A Friend to Everyone Except the Billionaires
How do we become peaceful, active resistance in this less than civil war?
Not far from where I grew up, in what was then a small town in Bucks County Pennsylvania, Quakertown, there was a small white stucco Quaker meetinghouse. We drove by it almost daily, to the library, to get our Book-It pizzas, to thrift stores and grocery outlets and the scattered scary aisles of the Q-Mart. There are few structures I remember as well from nearly 18 years of living in Quakertown, as I remember that Quaker Meetinghouse, built in the 1860s. I never stepped foot in it, I never walked on its property, I never (to my knowledge) even met a Quaker while I was growing up. But, in a sea of Pennsylvania fieldstone farmhouses, white stucco churches, covered bridges, and the suburbia growing up around them, I remember the little stucco building with green shutters, quiet, unassuming, on a tiny side street to the west of downtown.
Growing up in Quakertown, in a state named for Quaker William Penn, in southeastern Pennsylvania, a place proliferated with the anabaptist (Brethren, Amish, Hutterite, every kind of Mennonite, and Quakers too), the lore of pacifism was commonplace to us. We understood the role these kinds of believers took during the history of our country’s most glaring blight: enslavement of people made in God’s image. The underground railroad, religious exemption from the military, a refusal to “take either side” because both sides were complicit, either in direct enslavement (the south) or in profit from enslaved people’s labor (the north), and more. In every way, these peaceful people were anything but passive. They operated vast systems of rescue and recovery, opened their meetinghouses for prayer and makeshift hospitals, and practiced non-violence, even as violence was done to them.
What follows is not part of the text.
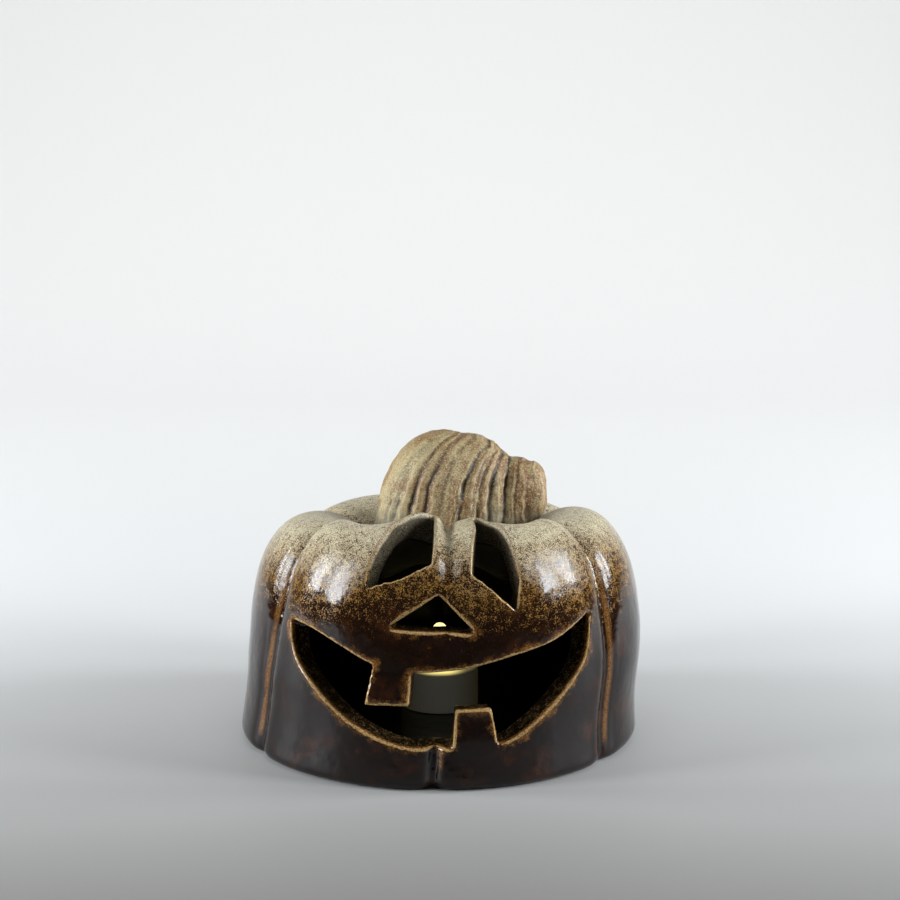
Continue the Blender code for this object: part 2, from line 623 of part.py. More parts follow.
def make_cell(collection, looks):
    """A coin cell: a can that is one pole, a cap that is the other, and the gasket between them."""
    place = TEALIGHT_PLACE + Vector((0, CELL_Y, CELL_FOOT))
    radius, sheet, slack = CELL_RADIUS, CELL_SHEET, CELL_SLACK
    rim = CELL_HEIGHT - sheet
    gasket_out = radius - sheet - slack
    gasket_in = gasket_out - 2 * sheet
    cap = gasket_in - slack
    floor = sheet + slack
    outlines = {
        "coin_cell_can": [(0, sheet), (radius - sheet, sheet), (radius - sheet, rim), (radius, rim), (radius, 0),
                          (0, 0)],
        "coin_cell_gasket": [(gasket_in, rim), (gasket_out, rim), (gasket_out, floor), (gasket_in, floor),
                             (gasket_in, rim)],
        "coin_cell_cap": [(0, CELL_HEIGHT), (cap - sheet, CELL_HEIGHT), (cap, rim), (cap, floor), (0, floor)],
    }
    for name, outline in outlines.items():
        look = looks["gasket"] if name == "coin_cell_gasket" else looks["steel"]
        piece = add_mesh(name, turned_mesh(outline, CELL_STEPS), collection, look)
        piece.location = place
        shade(piece)


def strip_mesh(path):
    """A bent metal strip that follows a path of (x, height), as wide as STRIP_WIDTH along Y."""
    path = [Vector((x * MM, 0, z * MM)) for x, z in path]
    above, below = [], []
    for i, point in enumerate(path):
        along = (path[min(i + 1, len(path) - 1)] - path[max(i - 1, 0)]).normalized()
        across = Vector((-along.z, 0, along.x)) * (STRIP_THICK / 2)
        above.append(point + across)
        below.append(point - across)
    outline = above + below[::-1]
    half = Vector((0, STRIP_WIDTH / 2, 0))
    return loft([[p - half for p in outline], [p + half for p in outline]])


def make_contacts(collection, look):
    for name, path in (("positive_contact", POSITIVE_PATH), ("negative_contact", NEGATIVE_PATH)):
        strip = add_mesh(name, strip_mesh(path), collection, look)
        strip.location = TEALIGHT_PLACE + Vector((0, STRIP_Y, 0))


def make_switch_knob(collection, look):
    """The knob sits in its slot, and its flange slides on the plate's inner face."""
    foot = KNOB_RECESS
    knob = add_mesh("switch_knob", box_mesh((SWITCH_KNOB.x, SWITCH_KNOB.y, SWITCH_KNOB.z),
                                            (0, 0, foot + SWITCH_KNOB.z / 2)), collection, look)
    flange_centre = (0, 0, PLATE + GAP + SWITCH_FLANGE.z / 2)
    boolean(knob, box_mesh(SWITCH_FLANGE, flange_centre), "UNION")
    for step in (-1, 0, 1):
        boolean(knob, box_mesh((KNOB_NOTCH[0], 2 * SWITCH_KNOB.y, KNOB_NOTCH[1]), (step * KNOB_PITCH, 0, foot)))
    knob.location = TEALIGHT_PLACE + Vector((0, SWITCH_Y, 0))


def main():
    clear_scene()
    parts = new_collection("jack_o_lantern")
    cutters = new_collection("cutters")
    cutters.hide_render = True
    looks = {
        "glaze": material("brown_glaze", (0.075, 0.034, 0.016), 0.22),
        "stem": material("ash_glaze", (0.42, 0.36, 0.26), 0.7),
        "plastic": material("white_plastic", (0.82, 0.81, 0.76), 0.45),
        "flame": material("flame_plastic", (1.0, 0.86, 0.5), 0.35),
        "epoxy": material("yellow_epoxy", (0.95, 0.8, 0.35), 0.15),
        "steel": material("bright_steel", (0.72, 0.72, 0.7), 0.3, 1.0),
        "gasket": material("grey_gasket", (0.2, 0.2, 0.2), 0.6),
        "switch": material("black_plastic", (0.04, 0.04, 0.045), 0.5),
    }
    make_shell(parts, looks["glaze"])
    make_stem(parts, looks["stem"])
    make_casing(parts, looks["plastic"])
    make_lens(parts, looks["flame"])
    make_led(parts, looks)
    make_base_plate(parts, looks["plastic"])
    make_battery_cover(parts, looks["plastic"])
    make_cell(parts, looks)
    make_contacts(parts, looks["steel"])
    make_switch_knob(parts, looks["switch"])


main()
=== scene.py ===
"""The looks of a hand-built stoneware jack-o'-lantern with a battery tealight inside.

The shell and the stem are built again from the CAD's own dimensions, at a much finer step: they are cut and
remeshed, so that every cut edge is rounded, and then carry what their glazes need to know as attributes. The
tealight's visible pieces are turned again with rounded edges, and the pieces inside it keep their CAD meshes.
"""

import math

import bmesh
import bpy
import numpy as np
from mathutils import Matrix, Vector, noise
from mathutils.bvhtree import BVHTree
from mathutils.kdtree import KDTree


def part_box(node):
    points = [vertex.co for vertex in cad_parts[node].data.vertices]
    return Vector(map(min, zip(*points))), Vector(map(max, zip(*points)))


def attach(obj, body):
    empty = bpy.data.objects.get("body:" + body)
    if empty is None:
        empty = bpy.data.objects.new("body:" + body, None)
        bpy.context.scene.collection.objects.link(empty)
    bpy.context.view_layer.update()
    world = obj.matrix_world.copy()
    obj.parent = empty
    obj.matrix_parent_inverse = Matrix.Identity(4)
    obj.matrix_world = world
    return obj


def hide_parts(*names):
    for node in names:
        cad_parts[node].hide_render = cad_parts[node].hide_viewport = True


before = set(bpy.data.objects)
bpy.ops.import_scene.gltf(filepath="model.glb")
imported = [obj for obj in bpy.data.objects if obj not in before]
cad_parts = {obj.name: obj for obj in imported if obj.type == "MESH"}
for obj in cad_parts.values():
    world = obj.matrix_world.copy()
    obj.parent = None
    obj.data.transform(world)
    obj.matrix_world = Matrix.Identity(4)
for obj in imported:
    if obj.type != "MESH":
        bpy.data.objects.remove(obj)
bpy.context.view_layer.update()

MM = 0.001

# The body, in the CAD's dimensions
BODY_RADIUS = 97.5 * MM
BELLY_RADIUS = 96.3 * MM
FOOT_RADIUS = 5 * MM
WAIST = 1 * MM
BELLY_HEIGHT = 41 * MM
CREST_RADIUS = 62 * MM
CREST_HEIGHT = 112 * MM
SEAT_RADIUS = 30 * MM
SEAT_HEIGHT = 98 * MM
SHOULDER_FULLNESS = 2.4
WALL = 11.5 * MM
FLOOR = 10 * MM
INNER_FOOT_RADIUS = 9 * MM
GROOVES_DEG = (-62, 0, 57, 120, 180, 240)  # round from the front, towards +X
TURN_DEG = (-1.8, 1.2)
LOBE_DEPTH = (0.6 * MM, 4.6 * MM)
GROOVE_DEPTH = (2.2 * MM, 3.0 * MM)
GROOVE_DEG = 3.5
HALF_LOBE_DEG = 30
FRONT_GROOVE = 0.25  # the share of its depth that the front groove keeps on the face
FRONT_FADE = ((22 * MM, 34 * MM), (84 * MM, 102 * MM))  # the heights where it sinks to that, and rises again
LOBES_DEEPEN = (20 * MM, 100 * MM)
LOBES_FADE = (8 * MM, 40 * MM)
SHOULDER_MIDDLE = 65 * MM
LEAN = (-1.2 * MM, 2.2 * MM)
LEAN_HEIGHT = 60 * MM
TOP_SHAPING = (50 * MM, 105 * MM)
FACE_RISE = 8 * MM
SIDE_DROP = 1.2 * MM
SWELLINGS = (  # on the brows and shoulders: their middle (x, y), how high they stand and how wide, in mm
    (-5, -36, 13.5, 9), (11.5, -35, 8, 9), (-47, -43, 2.5, 9), (48, -43, 3, 9),
    (66, 4, 1.5, 15), (-66, 0, -1, 15), (-29, -42, -8, 8), (31, -42, -9, 8),
    (-16, -44, 4, 6.5), (20, -43, 5, 6.5), (27, -27, -5, 8), (-29, -27, -3, 8),
)
MOUTH_FAN_HEIGHT = 40 * MM
NOSE_FAN_HEIGHT = 78 * MM
MOUTH_CUT = (0.74, 1.15)  # each cut's two ends, as shares of the way from its apex to its outline
NOSE_CUT = (0.7, 1.2)
EYE_CUT = (0.45, 1.7)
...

They were known then and now as “The Friends.”
You remember the Quakers too: Susan B. Anthony, Levi Coffin, John Woolman, George Fox, Johns Hopkins, John Greenleaf Whittier, and so many more.
Over the weekend I finished a book called Attensity: A Manifesto of the Attention Liberation Movement. It has no author byline except “The Friends of Attention.” The title and subtitle speak for themselves, but it is the “friends of attention,” I want to talk a little bit about today. Especially one term they spoke about and why I think it’s such a helpful metaphor for those of us who feel captive to the attention economy.